Millions of lost wages not recovered for victims each year

The four women CBC Toronto spoke to are part of a bigger problem, according to records from the Ministry of Labour.

For example, in the 2017/18 fiscal year, Ministry of Labour officers assessed $25.7 million worth of claims, however only $20 million was recovered, which might include claims from previous years.

The Minister of Labour oversees the Employment Standards Act and the Minister of Finance oversees the collections agency recouping delinquent funds.
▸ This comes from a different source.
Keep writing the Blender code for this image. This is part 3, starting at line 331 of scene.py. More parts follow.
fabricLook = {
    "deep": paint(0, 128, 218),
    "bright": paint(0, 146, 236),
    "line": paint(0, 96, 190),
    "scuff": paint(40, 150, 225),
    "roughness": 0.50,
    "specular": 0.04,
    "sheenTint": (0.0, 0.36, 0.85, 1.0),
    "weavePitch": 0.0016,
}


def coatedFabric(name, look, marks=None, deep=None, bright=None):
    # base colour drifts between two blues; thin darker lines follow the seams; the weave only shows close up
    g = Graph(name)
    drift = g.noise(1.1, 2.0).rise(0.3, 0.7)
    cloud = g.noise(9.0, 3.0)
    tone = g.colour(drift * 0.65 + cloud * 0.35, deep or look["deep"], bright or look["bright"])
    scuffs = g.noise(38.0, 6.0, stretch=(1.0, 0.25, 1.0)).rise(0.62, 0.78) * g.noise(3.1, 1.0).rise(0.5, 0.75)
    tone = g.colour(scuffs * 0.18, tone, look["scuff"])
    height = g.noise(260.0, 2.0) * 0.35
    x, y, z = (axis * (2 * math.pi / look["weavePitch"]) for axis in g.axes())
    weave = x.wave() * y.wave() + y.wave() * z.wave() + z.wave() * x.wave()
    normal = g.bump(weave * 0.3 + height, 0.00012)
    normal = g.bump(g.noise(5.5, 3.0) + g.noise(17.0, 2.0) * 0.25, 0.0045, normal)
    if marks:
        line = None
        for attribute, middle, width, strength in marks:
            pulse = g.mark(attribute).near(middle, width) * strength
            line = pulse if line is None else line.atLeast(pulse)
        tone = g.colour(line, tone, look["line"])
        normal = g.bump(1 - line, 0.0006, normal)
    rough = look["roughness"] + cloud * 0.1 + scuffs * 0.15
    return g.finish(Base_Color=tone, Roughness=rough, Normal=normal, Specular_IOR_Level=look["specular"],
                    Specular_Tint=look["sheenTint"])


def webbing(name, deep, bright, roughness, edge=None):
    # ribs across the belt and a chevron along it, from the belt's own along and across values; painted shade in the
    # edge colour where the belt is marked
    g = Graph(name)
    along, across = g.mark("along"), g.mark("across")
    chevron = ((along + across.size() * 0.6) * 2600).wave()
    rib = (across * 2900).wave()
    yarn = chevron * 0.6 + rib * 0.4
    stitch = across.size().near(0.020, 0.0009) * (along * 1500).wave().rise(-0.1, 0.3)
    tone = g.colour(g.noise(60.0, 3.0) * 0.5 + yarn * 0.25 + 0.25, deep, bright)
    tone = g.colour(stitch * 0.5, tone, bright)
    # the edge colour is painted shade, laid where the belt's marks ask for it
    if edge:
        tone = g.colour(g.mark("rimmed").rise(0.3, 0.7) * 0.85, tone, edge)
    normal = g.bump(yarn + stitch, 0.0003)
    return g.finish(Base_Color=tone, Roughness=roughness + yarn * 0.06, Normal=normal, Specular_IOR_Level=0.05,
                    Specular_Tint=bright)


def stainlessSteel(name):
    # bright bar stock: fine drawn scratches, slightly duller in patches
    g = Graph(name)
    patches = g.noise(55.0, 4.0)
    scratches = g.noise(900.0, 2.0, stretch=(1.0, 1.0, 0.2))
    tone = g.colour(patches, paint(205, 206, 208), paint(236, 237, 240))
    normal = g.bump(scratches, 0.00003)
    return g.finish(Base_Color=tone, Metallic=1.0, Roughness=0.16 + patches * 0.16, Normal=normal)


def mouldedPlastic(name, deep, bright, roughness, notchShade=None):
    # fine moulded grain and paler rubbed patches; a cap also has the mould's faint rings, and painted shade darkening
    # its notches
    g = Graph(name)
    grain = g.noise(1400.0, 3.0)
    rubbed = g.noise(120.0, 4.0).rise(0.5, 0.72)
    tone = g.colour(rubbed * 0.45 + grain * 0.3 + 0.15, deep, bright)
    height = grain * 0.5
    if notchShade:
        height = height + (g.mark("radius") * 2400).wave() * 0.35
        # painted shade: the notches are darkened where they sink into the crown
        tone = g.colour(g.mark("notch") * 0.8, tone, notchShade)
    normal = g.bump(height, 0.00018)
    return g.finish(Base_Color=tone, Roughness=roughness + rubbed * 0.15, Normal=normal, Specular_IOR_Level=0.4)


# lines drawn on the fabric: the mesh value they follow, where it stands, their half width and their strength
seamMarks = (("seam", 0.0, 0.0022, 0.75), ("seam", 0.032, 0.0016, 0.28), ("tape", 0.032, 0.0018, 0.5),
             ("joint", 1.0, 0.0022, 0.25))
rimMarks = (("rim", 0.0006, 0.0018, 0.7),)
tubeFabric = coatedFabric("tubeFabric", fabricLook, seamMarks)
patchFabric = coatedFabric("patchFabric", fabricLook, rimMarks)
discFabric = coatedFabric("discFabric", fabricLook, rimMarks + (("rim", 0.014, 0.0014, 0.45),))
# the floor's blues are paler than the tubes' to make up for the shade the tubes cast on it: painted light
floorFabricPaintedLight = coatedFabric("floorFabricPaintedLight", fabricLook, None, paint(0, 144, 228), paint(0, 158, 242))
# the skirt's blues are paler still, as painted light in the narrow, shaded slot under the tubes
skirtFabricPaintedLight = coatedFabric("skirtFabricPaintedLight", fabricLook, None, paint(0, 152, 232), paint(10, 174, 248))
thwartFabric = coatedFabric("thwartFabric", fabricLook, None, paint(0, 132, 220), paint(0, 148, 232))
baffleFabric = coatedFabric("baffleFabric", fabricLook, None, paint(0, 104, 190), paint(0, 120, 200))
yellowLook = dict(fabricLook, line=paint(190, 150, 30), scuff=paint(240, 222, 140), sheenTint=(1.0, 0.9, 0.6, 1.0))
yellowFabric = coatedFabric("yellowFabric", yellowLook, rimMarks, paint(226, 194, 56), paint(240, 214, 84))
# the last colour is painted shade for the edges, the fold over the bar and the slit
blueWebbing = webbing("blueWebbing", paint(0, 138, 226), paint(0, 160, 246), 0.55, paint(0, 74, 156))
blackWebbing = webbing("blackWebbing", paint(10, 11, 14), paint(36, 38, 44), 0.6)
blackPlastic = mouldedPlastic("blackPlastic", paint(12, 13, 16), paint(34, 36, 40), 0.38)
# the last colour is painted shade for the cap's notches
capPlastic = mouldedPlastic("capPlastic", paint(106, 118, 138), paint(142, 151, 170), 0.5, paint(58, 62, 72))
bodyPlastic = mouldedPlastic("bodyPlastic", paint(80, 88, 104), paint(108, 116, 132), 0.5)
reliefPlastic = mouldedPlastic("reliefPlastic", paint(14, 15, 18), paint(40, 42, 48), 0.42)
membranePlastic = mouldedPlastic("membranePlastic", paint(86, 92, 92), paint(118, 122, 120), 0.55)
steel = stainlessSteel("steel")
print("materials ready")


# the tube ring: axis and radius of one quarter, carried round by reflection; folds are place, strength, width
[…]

CBC Toronto sent both ministers requests to explain what more could be done, such as garnishing employers' income, or repossessing assets.

"We want people to be paid as soon as possible wages that they are [owed]," said Labour Minister Laurie Scott, "so we can look at the ministry of finance to see about the collections."

Association worries workers "exploited" while public money is involved

Alana Powell, the interim co-ordinator with the Association of Early Childhood Educators of Ontario, said the association is not aware of such an "extreme situation" involving people who work at daycares.

"I think my first gut reaction was probably shock," said Powell. "The fact that early childhood educators and the Child Care Workforce are being exploited is obviously really problematic for a lot of reasons."

She found it especially concerning that Applewood would be found to have skipped wages and not followed other Employment Standards Act rules after accepting government subsidies.

"If public funding is being misused to make profits again that's something we'd be really, really concerned about," said Powell.

CBC Toronto asked Peel Region how much public money Applewood has received, however a Peel communications specialist said she was not able to release how much taxpayer money the daycare received, citing privacy concerns.

"In many cases, we are obligated through contract to allow our partners the opportunity to give permission for this information to be released," the communications specialist said.